■ Work to be completed ■
Restate word for word the lines that begin the listing and end with the line holding "TILT = math.radians(32)".

## START Data supplied

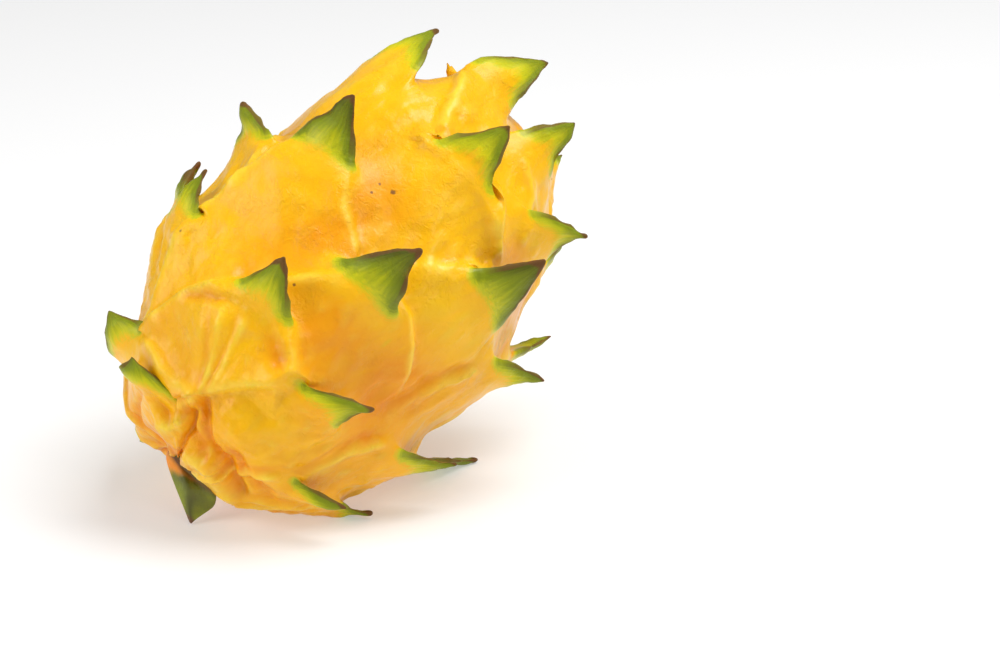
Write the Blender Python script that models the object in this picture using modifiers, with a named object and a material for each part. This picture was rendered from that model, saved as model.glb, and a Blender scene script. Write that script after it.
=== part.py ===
"""Whole yellow dragon fruit, lying as it comes to rest on a table.

The fruit is one fleshy body that carries its own scales. Two dry pieces sit in pockets at its ends:
the cut stem at the low end and the withered flower base at the high end. Metres, +Z up, and the
origin lies on the table under the middle of the fruit.
"""

import math
import random

import bmesh
import bpy
from mathutils import Matrix, Vector

# Driving dimensions of the body.
HALF_LENGTH = 0.056
HALF_WIDTH = 0.038
END_POWER = 2.3
SIDE_POWER = 2.1
TILT = math.radians(32)

# The skin stands proud at each scale and lies lower between them. A broad scale stands on a broad
# mound, and one that reaches less far than FULL_REACH, in millimetres, on a lower one.
MOUND_HEIGHT = 0.0076
HOLLOW_DEPTH = 0.0056
MOUND_TAIL = 0.030
MOUND_FRONT = 0.010
MOUND_SPREAD = 0.0135
END_SPREAD = 0.35
FULL_REACH = 11

# The belly is fuller where the fruit lies on it.
BELLY_ALONG = -0.52
BELLY_REACH = 0.30
BELLY_TURN = math.radians(30)
BELLY_FULLNESS = 0.0028

# Cage of the body, before it is subdivided once.
COLUMNS = 20
ROWS = 22
NUDGE_REACH = 0.026

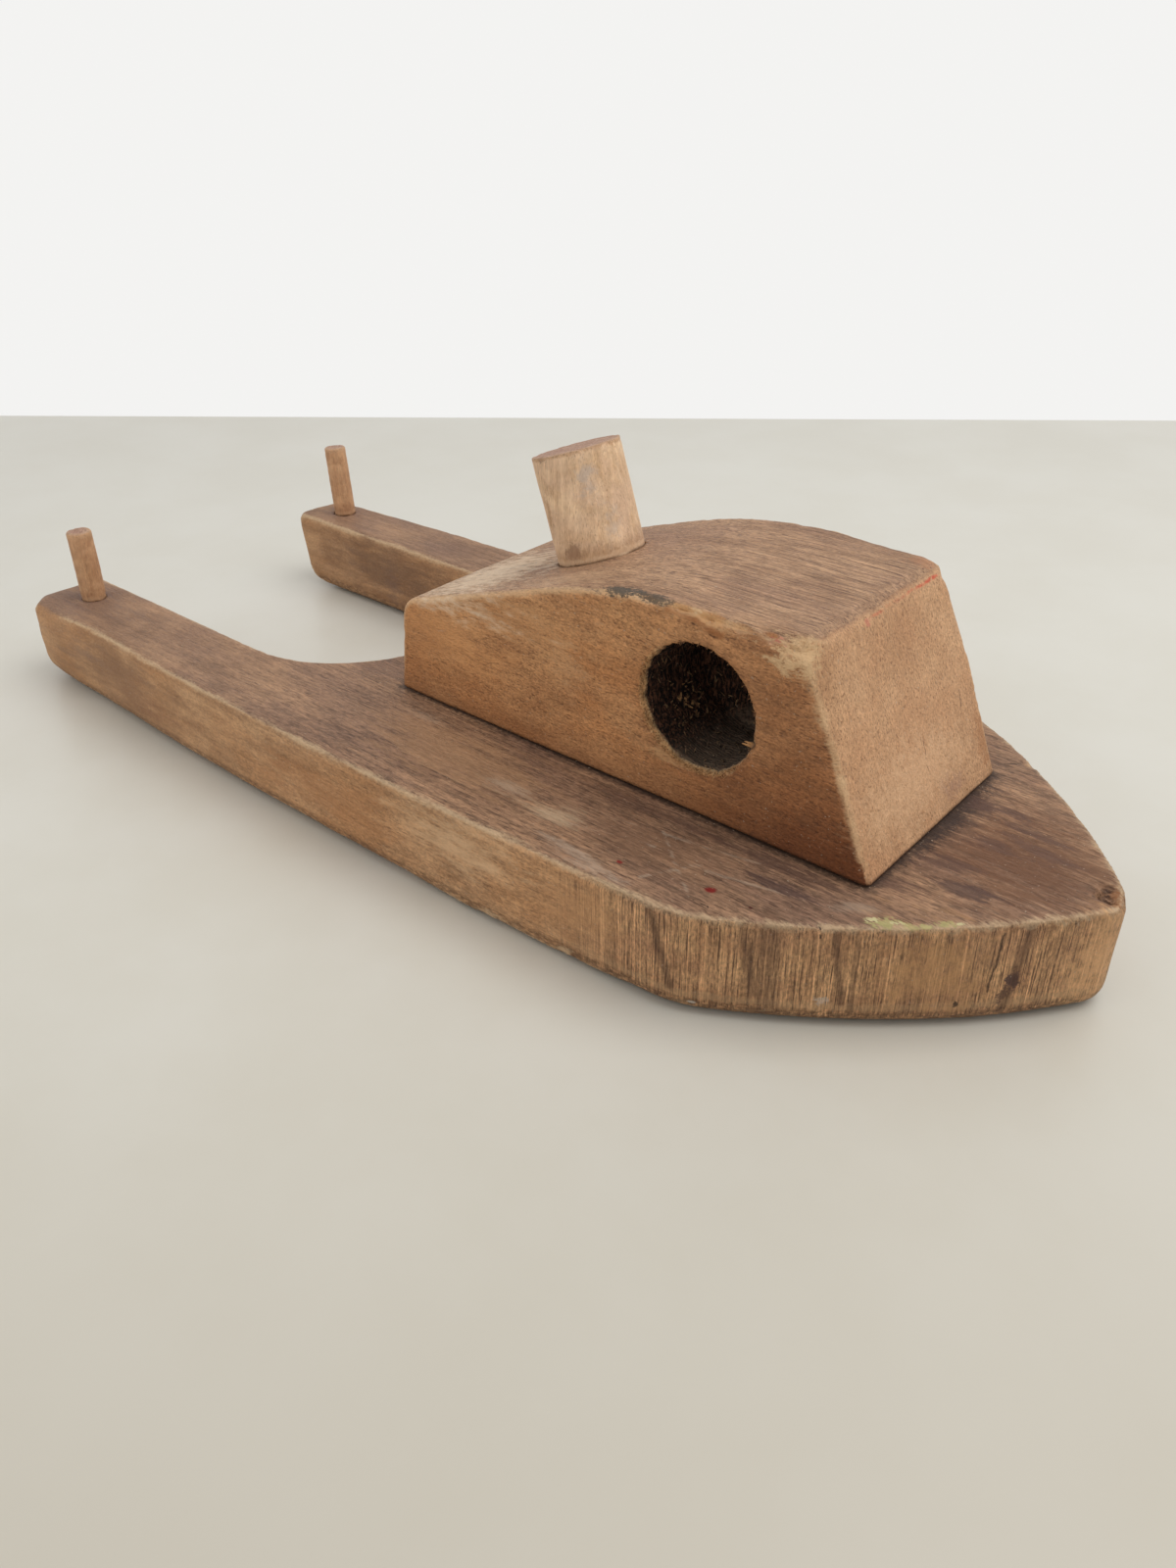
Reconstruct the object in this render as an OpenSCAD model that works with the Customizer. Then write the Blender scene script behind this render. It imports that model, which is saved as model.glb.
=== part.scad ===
// Wooden toy paddle boat. A sawn plank is the hull, with two prongs at the stern and an open
// bay between them. A shaped block is the cabin, a thick dowel the funnel, and a thin dowel
// near the end of each prong holds the drive band.
// X runs to the bow, Y to port and Z up. The origin is under the middle of the plank.

/* [Plank] */
// Length from the end of the starboard prong to the tip of the bow
hull_len = 279; // [265:1:300]
// Greatest width across the two sides
hull_w = 111.6; // [108:0.2:118]
// Thickness of the plank
hull_t = 23; // [20:0.5:26]
// Radius worn along the upper edges
deck_edge_r = 1.4; // [0.8:0.2:3]
// Radius rounded along the lower edges
keel_edge_r = 4; // [2:0.5:5]
// Distance of the maker's centre line to port of the middle of the plank
centre_off = 1.3; // [0:0.1:2.5]

/* [Bow and sides] */
// Radius of the blunt tip
tip_r = 7.2; // [6:0.2:10]
// Distance of the tip to port of the middle of the plank
tip_off = 0.7; // [0:0.1:1.5]
// Way that the bow faces where the tip ends, in degrees from straight ahead
tip_turn = 36; // [34:1:40]
// Way that the bow faces where the shoulder begins, in degrees from straight ahead
bow_turn = 62; // [58:1:66]
// Radius of the shoulder between the bow and the side
shoulder_r = 24; // [10:1:34]
// Radius of the long, gently bulging side
side_r = 1600; // [1300:50:2400]
// Turn of the side from its widest point to the shoulder, in degrees
side_turn = 3.8; // [3.2:0.1:4.2]

/* [Paddle bay] */
// Clear width between the prongs
bay_w = 68.5; // [60:0.5:72]
// Length from the end of the starboard prong to the bottom of the bay's round end
bay_len = 110; // [93:0.5:114]
// How much shorter the port prong is than the starboard one
prong_step = 4.5; // [0:0.5:7]
// Radius of the upright corners at the ends of the prongs
prong_corner_r = 3; // [1:0.5:5]

/* [Cabin block] */
// Deck left clear between the tip of the bow and the cabin
foredeck_len = 36; // [30:0.2:44]
// Length of the cabin along its base
cabin_len = 123; // [116:0.2:128]
// Width of the cabin
cabin_w = 51.5; // [45:0.5:60]
// Height of the flat part of the roof above the deck
cabin_h = 42.2; // [39:0.2:50]
// Backward rake of the front face, in degrees
front_rake = 22; // [14:1:24]
// Forward lean of the rear face, in degrees
rear_lean = 7; // [0:1:12]
// Fall of the rear half of the roof, in degrees
roof_fall = 18; // [14:0.5:19]
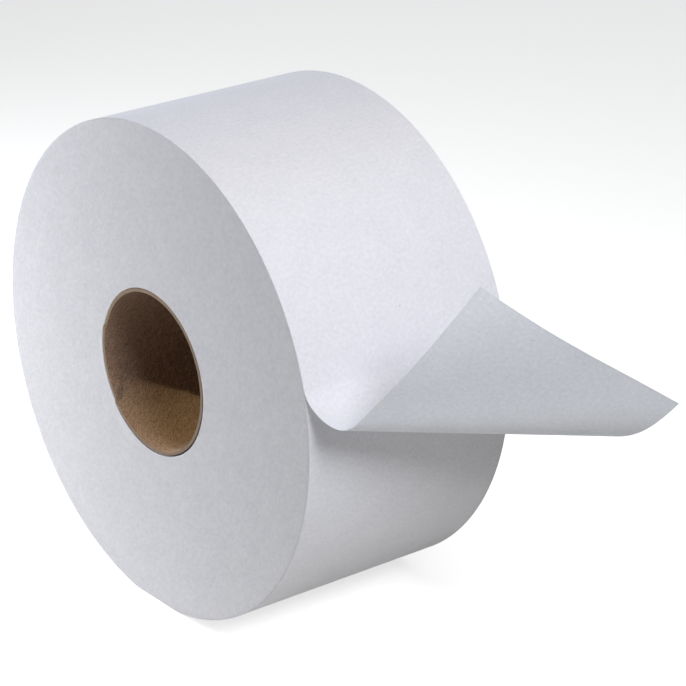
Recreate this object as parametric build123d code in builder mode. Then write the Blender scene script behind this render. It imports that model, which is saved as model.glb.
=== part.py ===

## END Data supplied

■ Worked solution ■
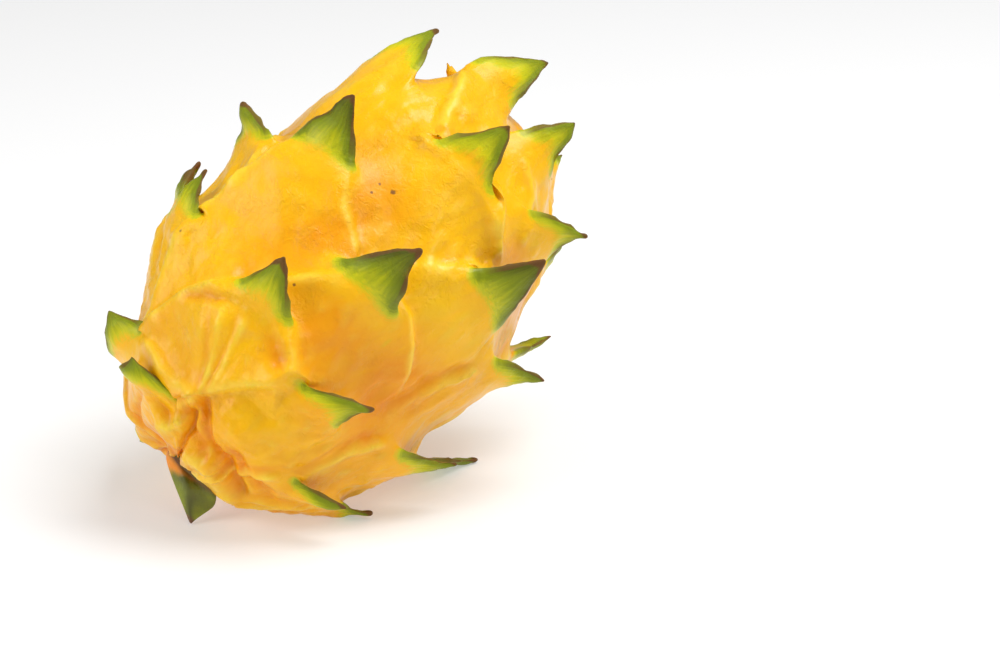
Write the Blender Python script that models the object in this picture using modifiers, with a named object and a material for each part. This picture was rendered from that model, saved as model.glb, and a Blender scene script. Write that script after it.
=== part.py ===
"""Whole yellow dragon fruit, lying as it comes to rest on a table.

The fruit is one fleshy body that carries its own scales. Two dry pieces sit in pockets at its ends:
the cut stem at the low end and the withered flower base at the high end. Metres, +Z up, and the
origin lies on the table under the middle of the fruit.
"""

import math
import random

import bmesh
import bpy
from mathutils import Matrix, Vector

# Driving dimensions of the body.
HALF_LENGTH = 0.056
HALF_WIDTH = 0.038
END_POWER = 2.3
SIDE_POWER = 2.1
TILT = math.radians(32)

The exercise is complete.